When we were back in the UK recently we raided M&S. Next time we go back to the UK we are packing light and then having another big spend up.

Dolly


----------



## Tiffani (Dec 4, 2007)

I'm originally from North Carolina and the price of things here was a total shock to me at first (it still is sometimes!)

Sometimes I just buy things online in the US and have them shipped here because it's cheaper than buying it here... 

I'm in a pickle this Christmas because my entire family wants cool Aussie stuff (which is fair) so it's going to cost me a fortune to buy things for everyone. Next year though, it's Women's & Men's Clothes: Plus Size, Maternity, Baby & Kid's Clothing | Old Navy and I'm shipping it all straight to my parents' house with a "Merry Christmas" note hahah


----------



## RachaelK (Oct 14, 2008)

Ooo... shopping. I'm in Ireland and I miss shopping at home. I was debating heading for Thanksgiving: half to see my family and half to hit up the Black Friday sales (HUGE shopping day for those of you not familiar!). I'm with Tiffini as far as online shopping and shipping!

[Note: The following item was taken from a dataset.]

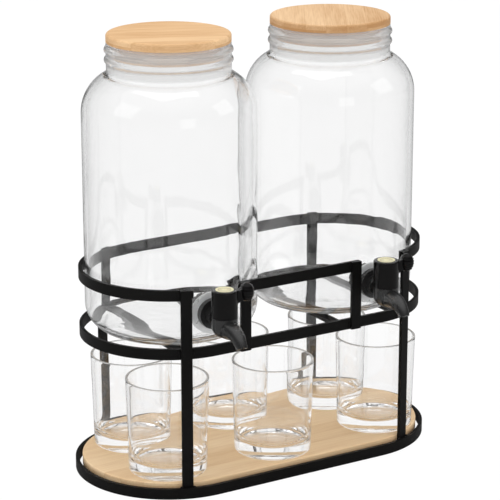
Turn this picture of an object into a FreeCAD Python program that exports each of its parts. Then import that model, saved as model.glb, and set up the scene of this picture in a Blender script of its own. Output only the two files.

I'm getting a little worried about the prices in Oz, but I suppose I've gotten a bit used to it being away from home for over 2 years now. The sunshine will be worth it!


----------



## bobodaclown (Oct 15, 2008)

I think I figured out how to get all the ladies onto a thread.. mention shopping 

but yeah, prices in the States get a thumbs up while prices for almost everything else sucks big time in Oz, I'm not too sure why though. Off shopping I go


----------



## Tiffani (Dec 4, 2007)

300 million-strong market vs a 20 million-strong market probably has something to do with it. Economies of scale and all that.


----------